In my application I have the following rules on the collection
1. The Integers are always sequential (as per the example) and start at 0.
2. The Integer Values never change.
3. The Map is created at the start of the application and doesn't change, i.e. it's Immutable.
4. There are no duplicates of the string keys.
5. Upon creation of the map, I don't know how many keys (and by extension integer values) I'm going to need to use. One of the parameters for my application is the directory of a text file which contains the list of words to be used.
6. I don't care about start up time costs associated with this. I need the primary task (i.e. containsKey(..) and get(key) to be as fast as possible). And it will be called A LOT. The application is centered on processing large text corpora (i.e. Wikipedia) and forming co-occurence matrices between words/documents.

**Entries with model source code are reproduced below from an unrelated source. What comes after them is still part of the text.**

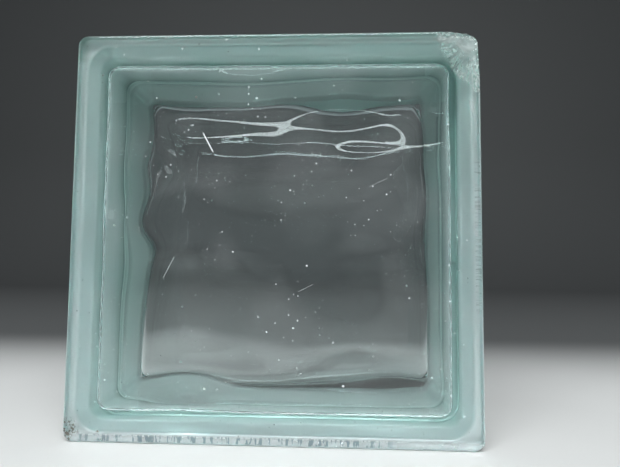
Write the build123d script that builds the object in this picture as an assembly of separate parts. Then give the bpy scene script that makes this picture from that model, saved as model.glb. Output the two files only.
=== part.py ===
from build123d import *
import math
import os

# Hollow glass block, 190 x 190 x 80 mm, standing on its edge as it does in a wall.
# Two glass halves are pressed as open pans and fused mouth to mouth at a seam half-way through the depth.
# +X runs across the face, +Z up the face, and -Y out of the front face. The origin is at the bottom centre.
# Each half is drawn first with its seam in the XY plane and its face upwards, then stood up.

# Whole block
face_size = 190.0
block_depth = 80.0

# Flange round each face
face_corner_radius = 5.0
face_edge_radius = 1.5
rim_thickness = 7.0
rim_back_radius = 1.2

# Mortar channel round the side of each half
channel_shoulder = 3.6
channel_depth = 7.8
channel_foot_depth = 14.3
channel_corner_radius = 7.0
channel_root_radius = 2.5
channel_foot_radius = 6.0

# Seam where the halves are fused
seam_setback = 4.8
seam_corner_radius = 8.0
bead_rise = 0.9
bead_half_width = 1.8
bead_radius = 0.8

# Cavity: its rounded end lies a wave's depth beyond the floor's mean level
pane_thickness = 9.0
seam_wall = 6.0
foot_wall = 4.4
mouth_corner_radius = 7.0
floor_rounding = 5.0
floor_inner_corner = 1.0
wave_dip = 2.0

# Pressed wave pattern inside each pane: (across, up, reach across, reach up, rise) of each soft swell
swells = [
    (-57.0, 34.0, 8.0, 9.0, 2.1),
    (-43.0, -7.0, 11.0, 6.0, -1.7),
    (-71.0, 6.0, 8.0, 7.0, -1.7),
    (-79.0, -17.0, 10.0, 8.0, 1.0),
    (-44.0, -56.0, 10.0, 14.0, 1.2),
    (-41.0, -74.0, 12.0, 6.0, 2.4),
    (51.0, -69.0, 27.0, 7.0, 1.8),
    (1.0, -84.0, 23.0, 6.0, -1.1),
    (-53.0, 61.0, 31.0, 11.0, 1.3),
    (-13.0, 36.0, 19.0, 13.0, -2.0),
    (32.0, 64.0, 20.0, 8.0, 2.2),
    (39.0, 33.0, 23.0, 7.0, -2.0),
    (78.0, 63.0, 14.0, 11.0, 2.8),
    (27.0, 2.0, 28.0, 23.0, 2.2),
    (56.0, -2.0, 8.0, 13.0, -1.5),
    (-18.0, -48.0, 19.0, 16.0, 1.2),
    (-11.0, 89.0, 25.0, 7.0, 2.0),
    (-47.0, 40.0, 12.0, 11.0, -1.2),
    (4.0, 54.0, 9.0, 12.0, 0.5),
]
wave_grid_step = 5.0
wave_margin = 6.0

# Shell-shaped chip at the front face's upper right corner
chip_across = 19.0
chip_down = 29.0
chip_bulge = 4.0
chip_depth = 4.0

# Sizes that follow from the ones above
half_depth = block_depth / 2
face_half = face_size / 2
shoulder_half = face_half - channel_shoulder
foot_half = face_half - channel_depth
seam_half = face_half - seam_setback
mouth_half = seam_half - seam_wall
floor_half = foot_half - foot_wall
rim_back = half_depth - rim_thickness
foot_level = half_depth - channel_foot_depth
floor_level = half_depth - pane_thickness
end_level = floor_level + wave_dip
same = 0.01


def rounded_square(half_width, corner_radius, level):
    """A square with rounded corners, at a level above the seam plane."""
    return Plane.XY.offset(level) * RectangleRounded(2 * half_width, 2 * half_width, corner_radius)


def frustum(lower, upper):
    """A solid between two rounded squares, each given as (half width, corner radius, level)."""
    return loft([rounded_square(*lower), rounded_square(*upper)], ruled=True)


def ring_edges(solid, half_width, level):
    """The edges of a solid that run round the block's axis at one half width and one level."""
    found = []
    for edge in solid.edges():
        box = edge.bounding_box()
        reach = max(abs(box.min.X), abs(box.max.X), abs(box.min.Y), abs(box.max.Y))
        in_level = abs(box.min.Z - level) < same and abs(box.max.Z - level) < same
        if in_level and abs(reach - half_width) < same:
            found.append(edge)
    return found


def side_form():
    """The outside of a pressed half: flange, mortar channel and wall down to the seam."""
    flange = extrude(rounded_square(face_half, face_corner_radius, rim_back), rim_thickness)
    shoulder = frustum(
        (foot_half, channel_corner_radius, foot_level),
        (shoulder_half, channel_corner_radius, rim_back),
    )
    wall = frustum(
        (seam_half, seam_corner_radius, 0),
        (foot_half, channel_corner_radius, foot_level),
    )
    form = flange + shoulder + wall
    form = fillet(ring_edges(form, foot_half, foot_level), channel_foot_radius)
    form = fillet(ring_edges(form, shoulder_half, rim_back), channel_root_radius)
    form = fillet(ring_edges(form, face_half, rim_back), rim_back_radius)
    return fillet(ring_edges(form, face_half, half_depth), face_edge_radius)


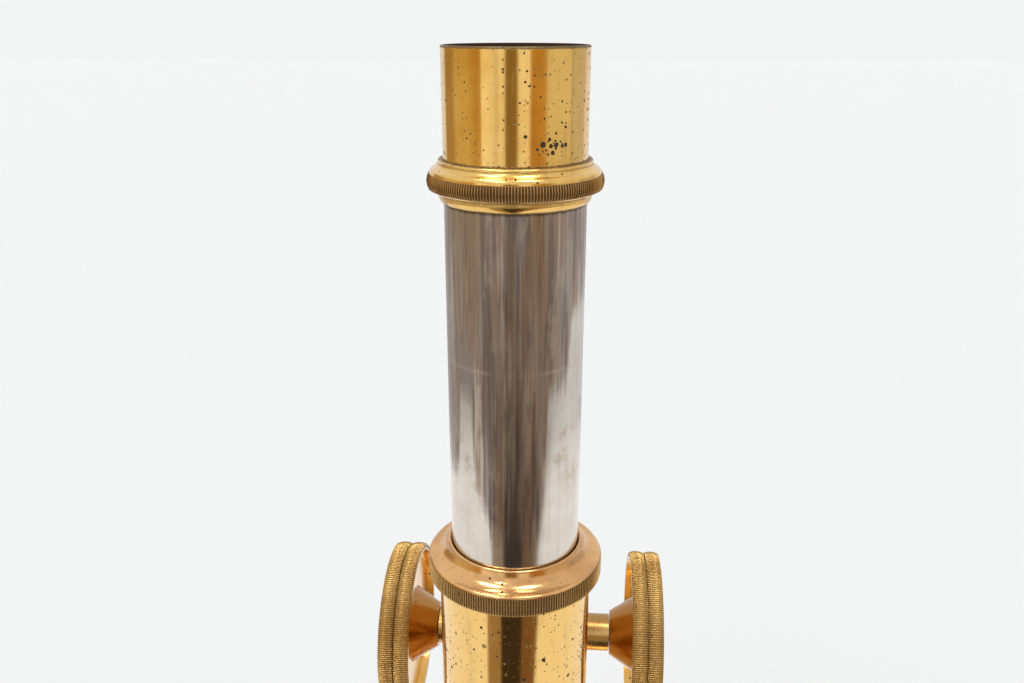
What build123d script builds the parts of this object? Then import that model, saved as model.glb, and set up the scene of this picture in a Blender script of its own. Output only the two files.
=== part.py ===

I thought that instead of having both the integer and string stored, that instead store the strings in some list type and then return the index back, i.e. data = { "david", "james", "helen", ... }

and then something like find_Map(data, key) to return back the index(value) that it's located with. I thought this could be speed up by first sorting into ascending order and applying a searching alogrithm. But again, that's just a guess.

I do appreciate that this is a common problem and that many different approaches exist. I'm going to code up a few different ideas but thought it would be best to ask the group first to see what you guys thought.